Common grounds for a redundancy challenge include: failure to conduct a proper pre-dismissal hearing, discriminatory selection, constructive dismissal where the employer forced a resignation to avoid paying entitlements, and failure to pay severance or notice pay as required.
Ministry of Economy and Labor
The Ministry's labor inspectorate (Pekidat Avoda) can investigate and sanction employers who violate statutory employment rights. For foreign nationals whose employer has also violated work permit conditions, a separate complaint can be made to the Foreign Workers Unit.
Realistic outcomes
Israeli labor courts cannot normally order reinstatement in a genuine business-driven redundancy. The more typical remedy is compensation. Where a proper hearing was not held, courts typically award between one and four months' salary as procedural compensation on top of any outstanding substantive entitlements. Where discrimination is proven, the Equal Employment Opportunities Law allows for compensation of up to NIS 50,000 without proof of actual financial loss, and additional amounts with proof.
Foreign national checklist on receiving redundancy notice:
- Do not resign. If you resign instead of waiting for dismissal, you may lose severance entitlement and unemployment benefit eligibility. Wait for a formal dismissal letter unless you have specific legal advice to do otherwise.

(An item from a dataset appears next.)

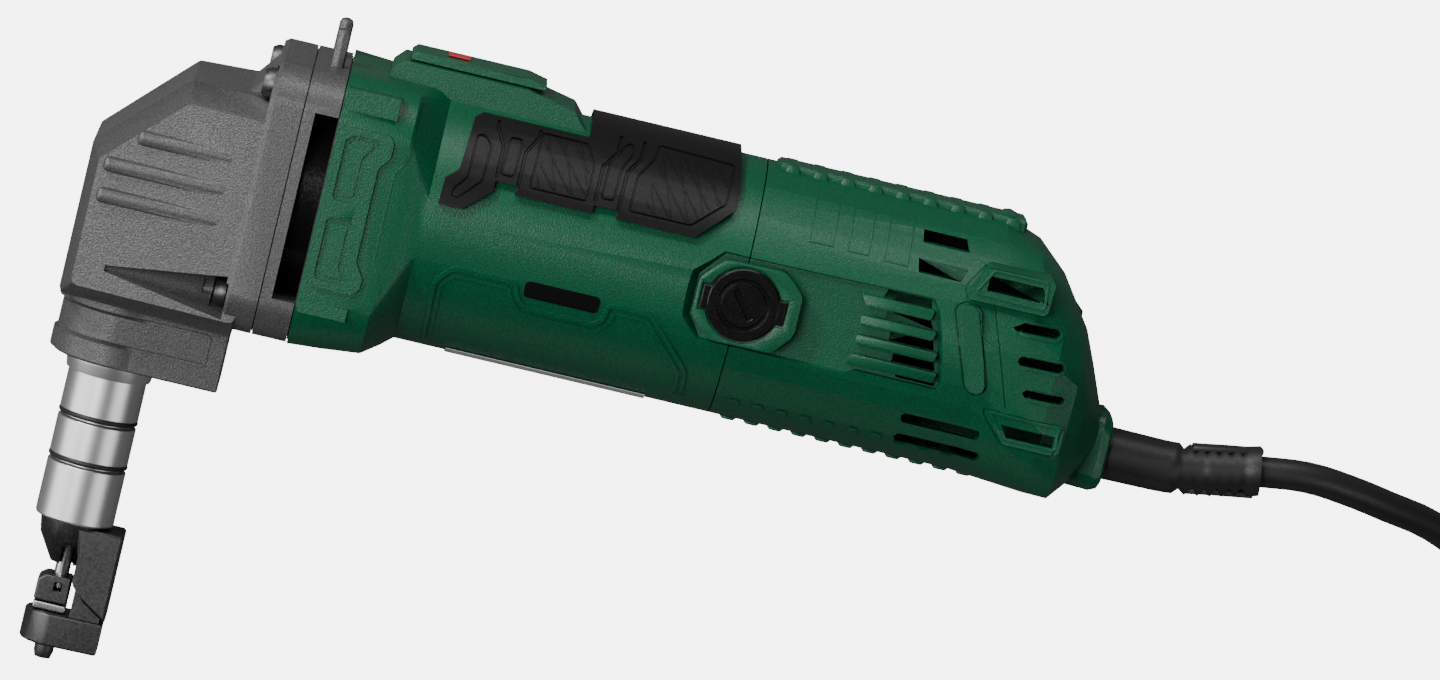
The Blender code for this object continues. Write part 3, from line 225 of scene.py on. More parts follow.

- Document the hearing. Note the date, who attended, what was said, and whether you were given advance notice of the reasons. If the process was deficient, document that too.
- Request a written dismissal letter (michtav piturin) stating the reason (redundancy), your last day of employment, and the severance and notice arrangements.
- Check your pension fund balance for the compensation component — particularly if you are on a Section 14 arrangement.
- Register at the Employment Service within 90 days of your last day to preserve unemployment benefit rights.
- If you are on a B/1 visa, contact an immigration attorney within the first week — do not wait until your employment actually ends.